For the students enrolled in one of the University of Bologna's Programme Degrees:

 

To use the services provided by our office you need to provide the certification attesting a disability under Italian Law 104/92, and/or legal disability or SLD diagnosis under Italian Law 170/2010, or any other specialized documentation attesting to a particular pathology or disorder or special needs.

 In the case of certificates issued abroad, these must be legalised. 

 

 Legalisation is a procedure by which the legal qualification of the public official who signed an act and the authenticity of their signature are officially certified.

 

If the country where you are certified is a member of the Hague Convention (1961), instead of requesting legalisation at the Italian Embassy, you must have the documents apostilled by the designated national authority. See the list of relevant authorities for each of the countries.

 

Please note: legalisation and apostille must enable the authenticity of the documents or certificates to be verified. Legalisation and apostille are linked to the official signature. When they receive the document, the offices of the University of Bologna check not only the presence of the legalisation/Apostille, but also the signature to which it refers, and what the official who signed it has declared in the document.

 

Legalisation and Apostille signatures are accepted from:

  • a public official, often from the Ministry of Foreign Affairs, who declares that the signature of the certifier is authentic;
  • a notary, who declares that he has checked the authenticity of the certificate.

 

Note:

Legalisation and Apostille signatures from a notary public or other official declaring that the copy of the qualification/certificate conforms to the original are not accepted.

 

The legalisation of certifications produced should not be confused with its official translation. 

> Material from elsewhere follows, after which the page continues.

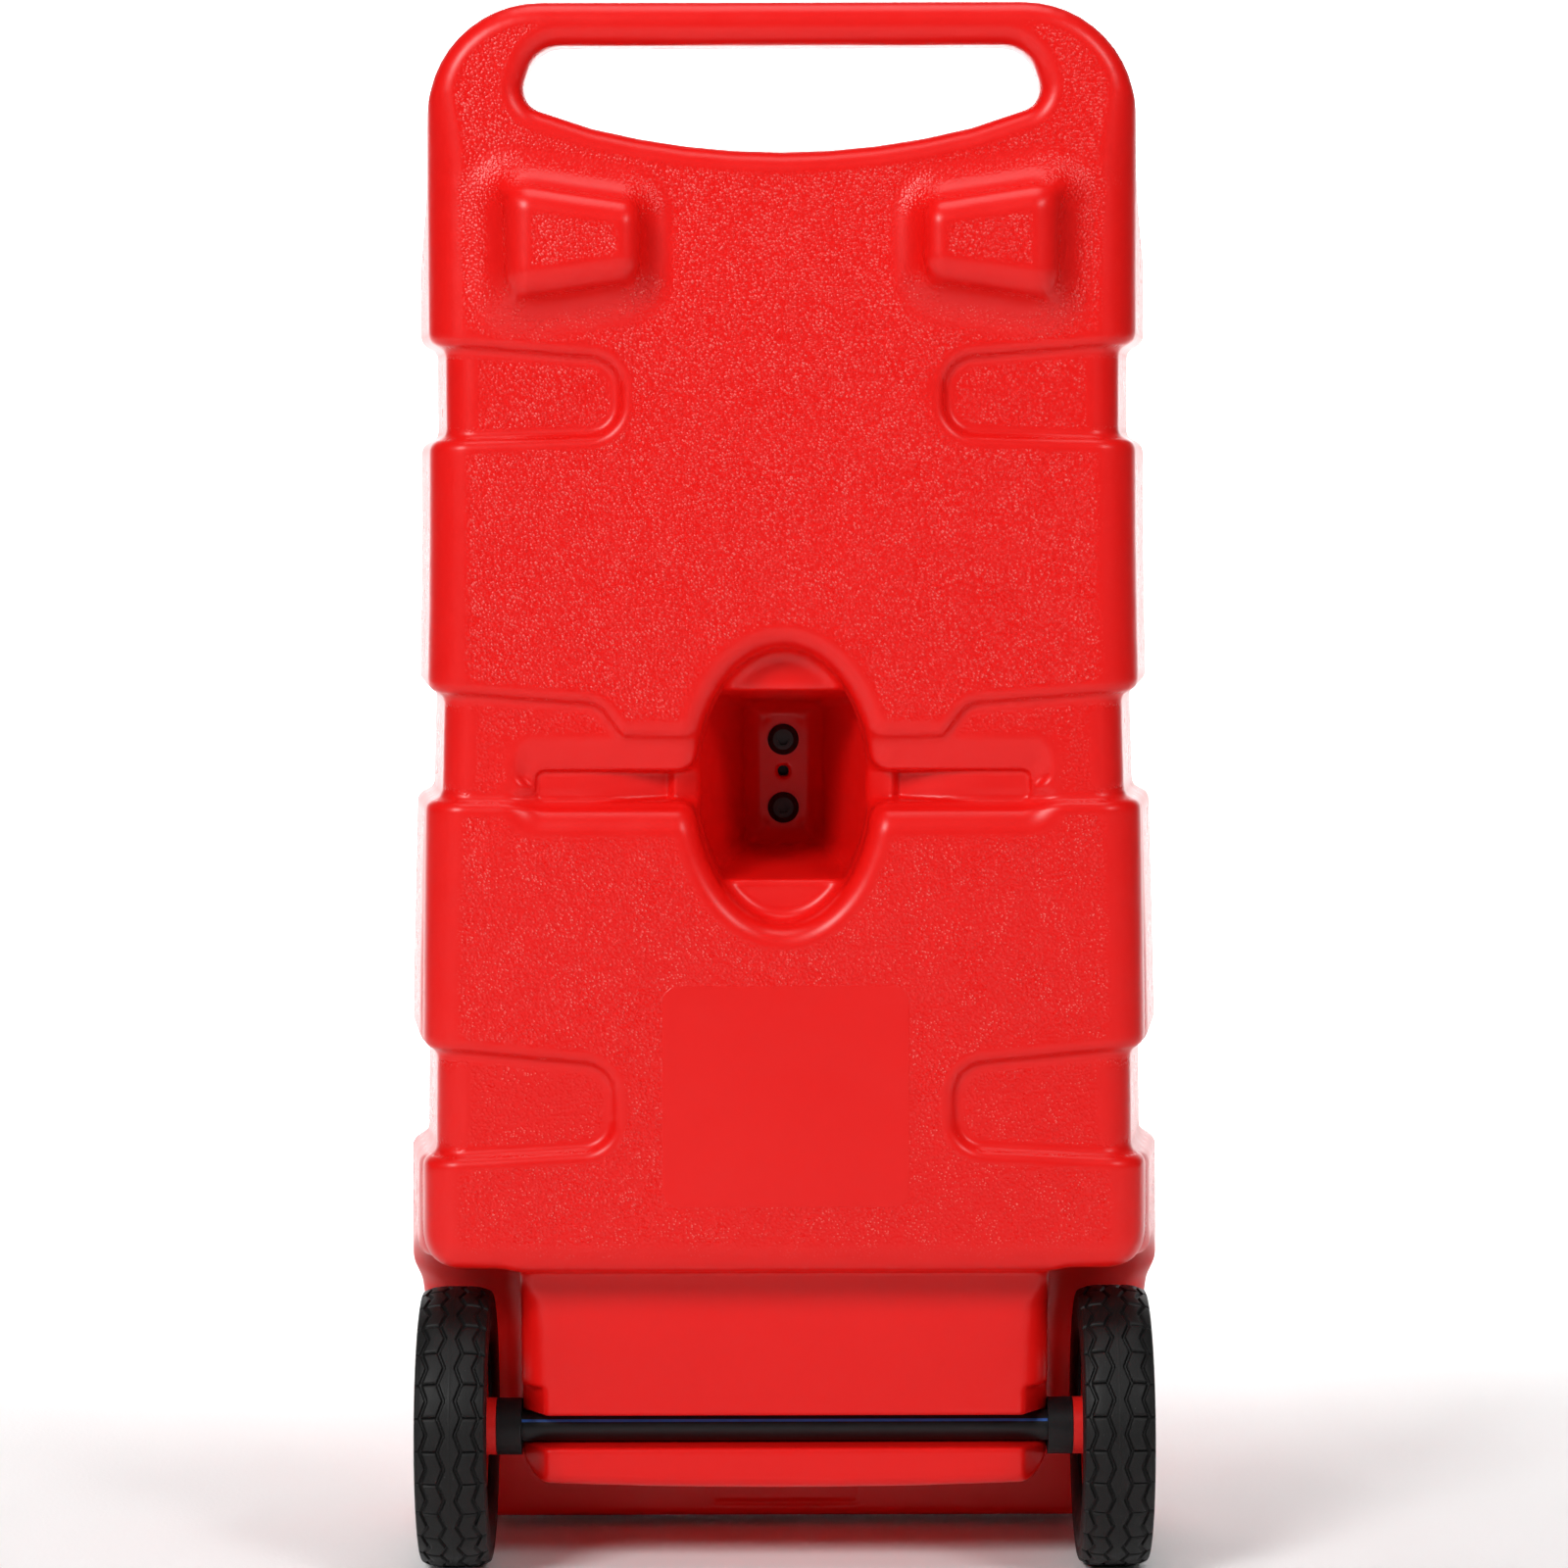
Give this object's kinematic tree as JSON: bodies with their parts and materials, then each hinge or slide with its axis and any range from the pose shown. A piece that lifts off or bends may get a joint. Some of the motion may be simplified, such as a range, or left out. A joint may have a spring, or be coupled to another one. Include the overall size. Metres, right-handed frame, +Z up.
{
  "type": "wheeled liquid tote",
  "caption": "Upright blow-moulded liquid tote with a moulded pull handle, wrap-round hose notches, a rear pocket, screw caps and a wheeled axle.",
  "frame": {"origin": "on the ground, below the middle of the whole tote's box", "axes": "+Z up, -Y the back with the axle and rest bumps, +Y the front, +X the right side seen from the back"},
  "size_m": [0.4124, 0.26, 0.8416],
  "materials": {
    "tank_plastic": "pebble-grained red polyethylene, smooth on fillets",
    "hub_plastic": "smooth red moulding",
    "black_plastic": "satin black moulding",
    "tyre_rubber": "block-treaded black rubber",
    "seal_rubber": "plain black rubber",
    "tube_plastic": "translucent white tube",
    "steel": "zinc-plated steel",
    "black_steel": "black-oxide steel"
  },
  "bodies": {
    "tote": {"tank_back": "tank_plastic", "tank_front": "tank_plastic", "tank_recess": "tank_plastic", "tank_shoulder": "tank_plastic", "pull_handle": "tank_plastic", "axle_rod": "steel", "axle_sleeve": "black_plastic", "left_spacer": "black_plastic", "right_spacer": "black_plastic", "left_axle_washer": "steel", "right_axle_washer": "steel", "left_axle_cap": "black_plastic", "right_axle_cap": "black_plastic", "outlet_ring": "black_plastic", "outlet_gasket": "seal_rubber", "hose_spigot": "black_plastic", "pickup_tube": "tube_plastic", "pickup_strainer": "black_plastic", "nozzle_holster": "black_plastic", "holster_bolts": "black_steel", "holster_washers": "steel", "holster_nuts": "steel"},
    "left_wheel": {"left_wheel_hub": "hub_plastic", "left_tyre": "tyre_rubber"},
    "right_wheel": {"right_wheel_hub": "hub_plastic", "right_tyre": "tyre_rubber"},
    "filler_seal": {"filler_gasket": "seal_rubber"},
    "filler_lid": {"filler_cap": "black_plastic"},
    "vent_seal": {"vent_gasket": "seal_rubber"},
    "vent_lid": {"vent_cap": "black_plastic"}
  },
  "joints": [
    {"name": "left_wheel_spin", "type": "hinge", "parent": "tote", "child": "left_wheel", "pos_m": [-0.1783, -0.0538, 0.0762], "axis": [1, 0, 0], "continuous": true},
    {"name": "right_wheel_spin", "type": "hinge", "parent": "tote", "child": "right_wheel", "pos_m": [0.1783, -0.0538, 0.0762], "axis": [1, 0, 0], "continuous": true},
    {"name": "filler_lift", "type": "slide", "parent": "tote", "child": "filler_seal", "axis": [0, 0.4052, 0.9142], "range_m": [0, 0.0085]},
    {"name": "filler_turn", "type": "hinge", "parent": "filler_seal", "child": "filler_lid", "pos_m": [-0.08, 0.08853, 0.71842], "axis": [0, 0.4052, 0.9142], "range_deg": [0, 720]},
    {"name": "vent_lift", "type": "slide", "parent": "tote", "child": "vent_seal", "axis": [0, 0.4052, 0.9142], "range_m": [0, 0.0046]},
    {"name": "vent_turn", "type": "hinge", "parent": "vent_seal", "child": "vent_lid", "pos_m": [0.134, 0.08367, 0.70744], "axis": [0, 0.4052, 0.9142], "range_deg": [0, 540]}
  ],
  "couplings": [
    {"joint": "filler_lift", "follows": "filler_turn", "m_per_rad": 0.00067322},
    {"joint": "vent_lift", "follows": "vent_turn", "m_per_rad": 0.00047746}
  ]
}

The certificate of conformity of the translation or the declaration of conformity made by the translator, in the case of sworn translations, are not legalisations.

 

If you are not yet in Italy, the the translation must be done in the manner established by the Ministry of Foreign Affairs and International Cooperation (MAECI).

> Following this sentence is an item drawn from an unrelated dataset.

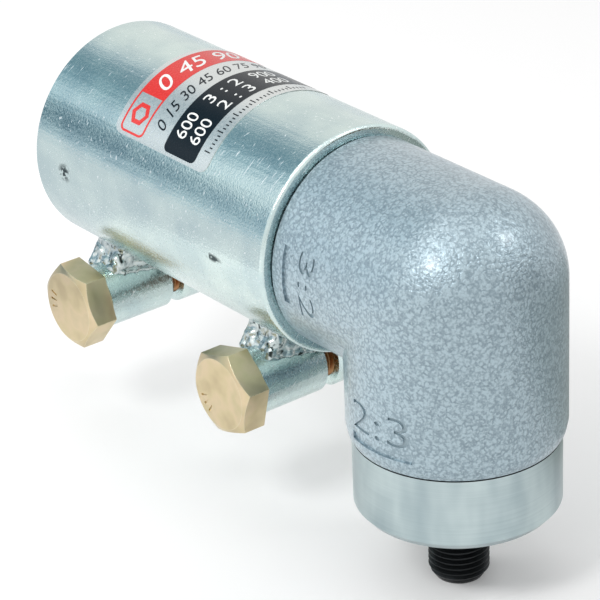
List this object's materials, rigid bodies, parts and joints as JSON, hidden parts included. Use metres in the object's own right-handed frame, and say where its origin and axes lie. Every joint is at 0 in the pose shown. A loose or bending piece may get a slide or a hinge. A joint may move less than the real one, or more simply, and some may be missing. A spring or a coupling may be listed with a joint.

If you are in Italy, you can obtain a translation at a court by an official translator, who must not be the same person as the title holder (sworn translation).

 

For Incoming Exchange Students:

You can provide us the documentation issued by the Specialist of your reference; in this case the documentation must be legalized;

or, as an alternative

you can ask your home University to send us your support agreement, or a recap of the support and the adaptations you normally use along with a declaration about your diagnosis and the confirmation that they have, or have seen, your documentation. If they can't do it for privacy protection reasons, you can try to ask them to issue the documentation directly to you, and then you can email it directly to us, copying them.

 

In both cases, for certificates written in other languages, a sworn translation into English or Italian is also required.